My dean at Appalling State University is famous for saying "Your students deserve a grade." To an extent there was pressure at one big R1 at which I taught, and at another big R1, pressure was, well, here's a story about it: I gave a kid an F, which he richly deserved, for cheating his bright shiny little buns off. His father, Daddy Donor, called up, and the department chair spent half of Friday calling me to apprise me of this, concluding each call with "But there's no pressure." I caved around 2pm. Note: I was teaching on a year-to-year contract and had a wife and a new baby, so I'm moderately proud I stuck it out through several phone calls.

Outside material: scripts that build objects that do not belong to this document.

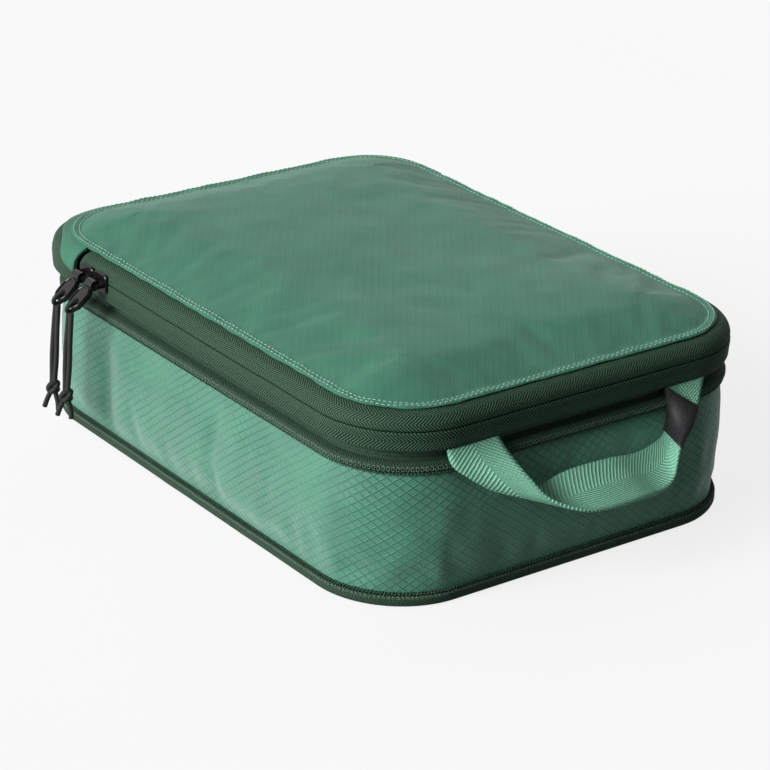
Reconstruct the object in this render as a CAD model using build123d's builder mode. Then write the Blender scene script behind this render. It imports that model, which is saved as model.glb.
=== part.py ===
"""Compression packing cube, expanded, lid closed.

Millimetres. +Z is up, X runs along the long side, and the origin is the middle of the underside.
The handle is on the +X end, the lid bends at its -X end, and the main zip's sliders are on the -Y side.
An "offset" is a distance outwards from the nominal side wall, LENGTH x WIDTH with CORNER radius.
"""

from build123d import *
import math
import os

os.makedirs("parts", exist_ok=True)

# Driving dimensions
LENGTH = 255.0
WIDTH = 190.0
CORNER = 36.0
CLOTH = 0.8
TAPE = 0.8
PANEL = 1.2

# Heights, from the underside up
SEAM_Z = PANEL
LOWER_TAPE_TOP = 6.6
COIL = 1.4
UPPER_COIL_BOTTOM = 56.4
GROOVE_Z = 65.5
SLIT_Z = 74.5
SLIT_GAP = 0.8
RIM_Z = 81.0
CROWN_Z = 88.2

# Offsets from the side wall
LOWER_TAPE_OUT = 2.1
UPPER_TAPE_OUT = 1.8
GROOVE_OUT = 1.6
SLIT_OUT = 3.0
RIM_OUT = -4.0
CROWN_OUT = -26.0
BINDING_OUT = -1.2

# The lid bends across the bag where the main zip ends
HINGE_X = -85.5
HINGE_GAP = 0.6

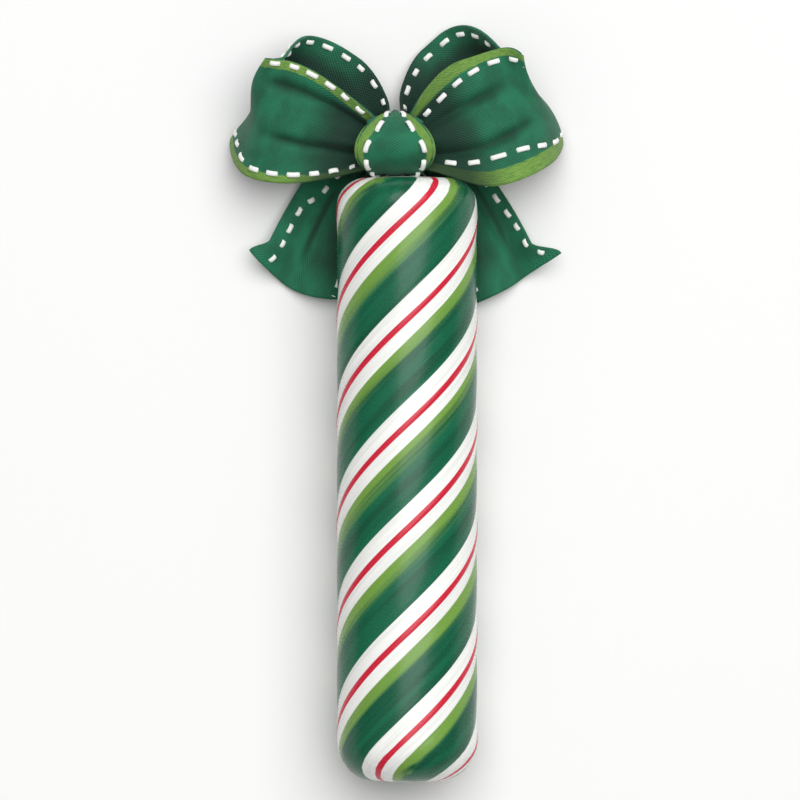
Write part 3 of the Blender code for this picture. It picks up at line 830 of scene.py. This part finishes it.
def band_point(along, across):
    """A point of the band. along: starts and ends at the back. across: from -0.5 to 0.5."""
    angle = 2 * math.pi * (along - 0.25)
    facing = max(math.sin(angle - KNOT_LEAN), 0.0)
    half = mix(KNOT_BACK, KNOT_FRONT, facing)
    crown = mix(CROWN_BACK, CROWN_FRONT, facing)
    side, from_middle = (1 if across > 0 else -1), abs(2 * across)
    if from_middle <= crown:
        rise = math.pi / 2 * (1.0 - from_middle / crown)
        out = math.cos(rise) ** KNOT_CROWN_FLATNESS
        radius = KNOT_RIM + (1.0 - KNOT_RIM) * math.sin(rise)
    else:
        inward = (from_middle - crown) / (1.0 - crown)
        out, radius = mix(1.0, TURNED_IN[0], inward), mix(KNOT_RIM, TURNED_IN[1], inward)
    pleats = math.cos(2 * math.pi * BAND_PLEATS * across)
    radius += BAND_PLEAT_DEPTH * (1.0 - facing) ** BAND_PLEAT_FADE * pleats
    x = KNOT_X + side * half * out
    y = KNOT_Y + KNOT_HALF_HEIGHT * radius * math.cos(angle)
    z = KNOT_Z + KNOT_HALF_DEPTH * radius * math.sin(angle)
    return Vector((x, y, z))


band = make_ribbon("ribbon_knot", band_point, BAND_LENGTH, KNOT_STEPS, 1,
                   lambda along, across: change(along, *BAND_ROW_INSET) - BORDER_SHORT_OF_ROW,
                   lambda along, across: 0.0)
band.modifiers["thickness"].offset = -1.0
band_rows = make_stitching("stitches_knot", band_point, 1, BAND_ROWS)
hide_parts("bow_knot")

BUNCH_FILL = 0.86               # how much of the knot's height and depth the bunched ribbon fills
BUNCH_SIDES = 60
BUNCH_RINGS = ((0.0012, 0.0006), (0.0012, -0.0004))    # each ring of its ends: inset and rise
bpy.ops.object.select_all(action="DESELECT")
bpy.ops.mesh.primitive_cylinder_add(vertices=BUNCH_SIDES, radius=1.0, depth=2 * KNOT_WAIST,
                                    location=(KNOT_X, KNOT_Y, KNOT_Z), rotation=(0, math.pi / 2, 0))
bunch = bpy.context.object
bunch.name = "ribbon_bunch"
bpy.ops.object.transform_apply(location=False, rotation=True)
bunch.scale = (1.0, KNOT_HALF_HEIGHT * BUNCH_FILL, KNOT_HALF_DEPTH * BUNCH_FILL)
bpy.ops.object.transform_apply(location=True, scale=True)
bpy.ops.object.mode_set(mode="EDIT")
shape = bmesh.from_edit_mesh(bunch.data)
choose(shape, "faces", lambda face: abs(face.normal.x) > 0.9)
bmesh.update_edit_mesh(bunch.data)
for inset, rise in BUNCH_RINGS:
    bpy.ops.mesh.inset(thickness=inset, depth=rise, use_individual=True)
bpy.ops.object.mode_set(mode="OBJECT")
bpy.ops.object.shade_smooth_by_angle(angle=math.radians(60))
plain, tree, shader = new_material("bunched_ribbon", Roughness=0.7)
place = node(tree, "TexCoord").outputs["Object"]
# The bunched ribbon is painted darker than the cloth, in bands of painted shade that stand for its folds.
folds = node(tree, "TexWave", {"Vector": place, "Scale": 220.0, "Distortion": 2.0}, bands_direction="Z")
fold_shaded = blend(tree, folds.outputs[1], colour(16, 52, 38), colour(34, 96, 70))
tree.links.new(fold_shaded, shader.inputs["Base Color"])
bunch.data.materials.append(plain)
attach(bunch, "root")
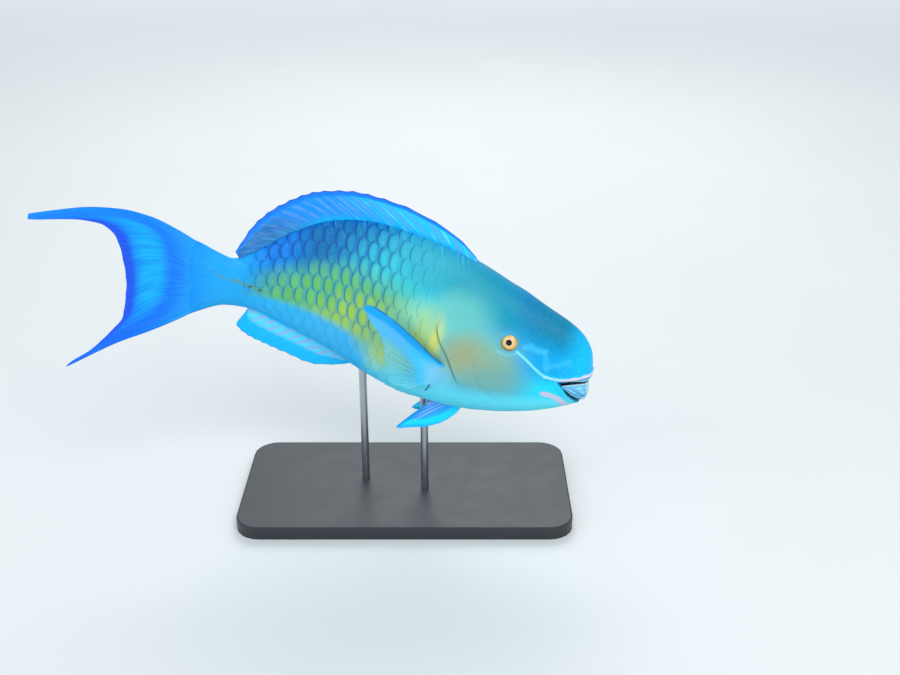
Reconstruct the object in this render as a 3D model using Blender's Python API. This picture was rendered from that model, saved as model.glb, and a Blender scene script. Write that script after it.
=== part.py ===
"""A parrotfish as a life-size display model, swimming nose-down with its tail swung to its right.

The fish is worked out on a straight body first: "along" runs back from the snout, "side" is plus
towards its left flank and "up" is its height. The function place() then bends that body along its
spine, tips it nose-down and lifts it over the middle of the stand.  All sizes are in metres.
"""
from math import cos, pi, radians, sin

import bmesh
import bpy
import numpy as np

# Driving dimensions
TRUNK_END = 0.352          # snout to the end of the flesh, the standard length
SPINE_HEIGHT = 0.190       # the body's axis over the table at the middle of the stand
MIDDLE_ALONG = 0.171       # the place along the body that is over the middle of the stand
NOSE_DOWN = radians(8)
HEAD_YAW = radians(18)     # the head points to the right flank's side
TAIL_YAW = radians(-30)    # and so does the tail
BEND_START, BEND_END = 0.146, 0.416
GAP = 0.0003               # between any two pieces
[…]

Everything you say is true except for those two words (or one hyphenated word) "tax-funded"; public university these days is tax-supported. The majority of funding no longer comes from the taxpayers but from tuition. That's why tuition is so high and ALSO one reason why schools are inflating grades. We have to keep you enrolled to get your cash. Failing you out means we're cutting our own throat. So, sure, we do all sorts of remediation and development, but we also admit students who simply are very unlikely to make it. (Their money is still green, after all.) AND, we also compete with other schools. So each school tries to be more accommodating than the other, and it ends up in a downward spiral, at least in terms of the demands we make on students. This is an unfortunate outcome of the students-as-consumers model for education. (As opposed to education as a public service, public good, public necessity or whatever noun you want to throw after the adjective public.)
I am serious. As in a colleague left for another place, and the new school issued him a cell phone for his students to use. He's supposed to be available and answering that phone between 8am and 8pm. He doesn't have an office, but a table in a room with other professors. His starting pay is $55k/yr.